UCLA’s way has worked time and again in the postseason against more physical teams with better offensive numbers, from Cal Poly and San Diego in the regional, to Cal State Fullerton in the super regional, to LSU, N.C. State and North Carolina in Omaha. When your pitching staff allows just 13 runs in eight postseason games, it simply isn’t necessary to have an elite offense.
Edge: Mississippi State.
UCLA is one of the best defensive teams in college baseball, with a .980 fielding percentage (fifth in the nation). Valaika and Kevin Kramer are true standouts on the left side of the infield, while Carroll has superb range in center, and every other position is solid.

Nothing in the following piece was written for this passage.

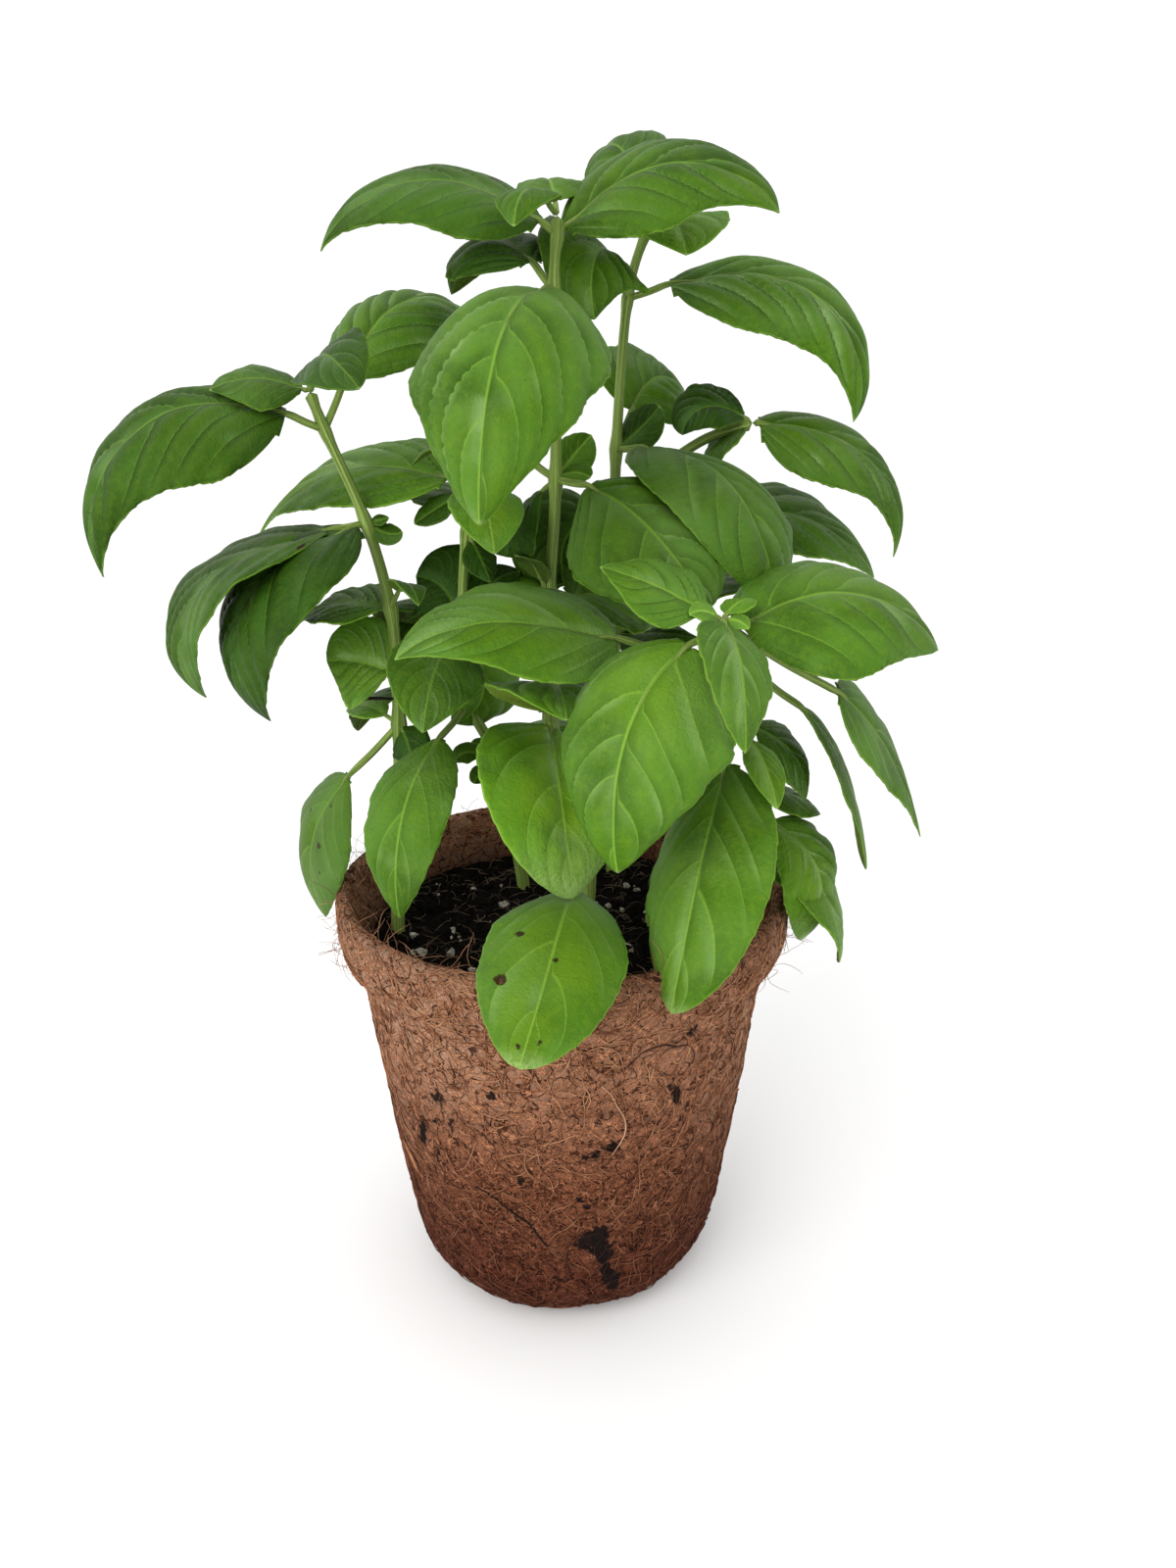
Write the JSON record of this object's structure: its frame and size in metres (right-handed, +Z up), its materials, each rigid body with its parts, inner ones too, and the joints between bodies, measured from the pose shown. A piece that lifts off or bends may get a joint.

Mississippi State has its own standouts at shortstop (Frazier), first base (Rea), and in the outfield (Bradford and the rifle-armed Renfroe). But the Bulldogs will need to be better defensively at third base and off the mound to defend against the bunt-happy Bruins. MSU is a good defensive team, but with a .972 fielding percentage, it is not elite.
Both teams are loose, confident and hot. The antics of Mississippi State’s “bench mob” evoke South Carolina’s recent title teams, but the fun in the dugout and outside the ballpark does not distract from MSU’s focus on the field.
“I think good teams can do that when it’s time to have a little fun, but they know when it’s business time, too,” said Rea, who was voted a co-captain as a sophomore. “So I think all great teams know when it’s time to flip the switch on.”
Between Regis, Plutko, Vander Tuig, Berg and Valaika, UCLA has a veteran core with more Omaha experience than Mississippi State has. But it’s tough to give either team an edge in this category.
“Mississippi State’s a great team,” Valaika said. “They play real loose and have a lot of fun. We have a lot of respect for them . . . They have fantastic beards as well.”
UCLA might not be able to compete in the facial hair category, but it’s clear that both of these teams know how to have fun—and know how to win.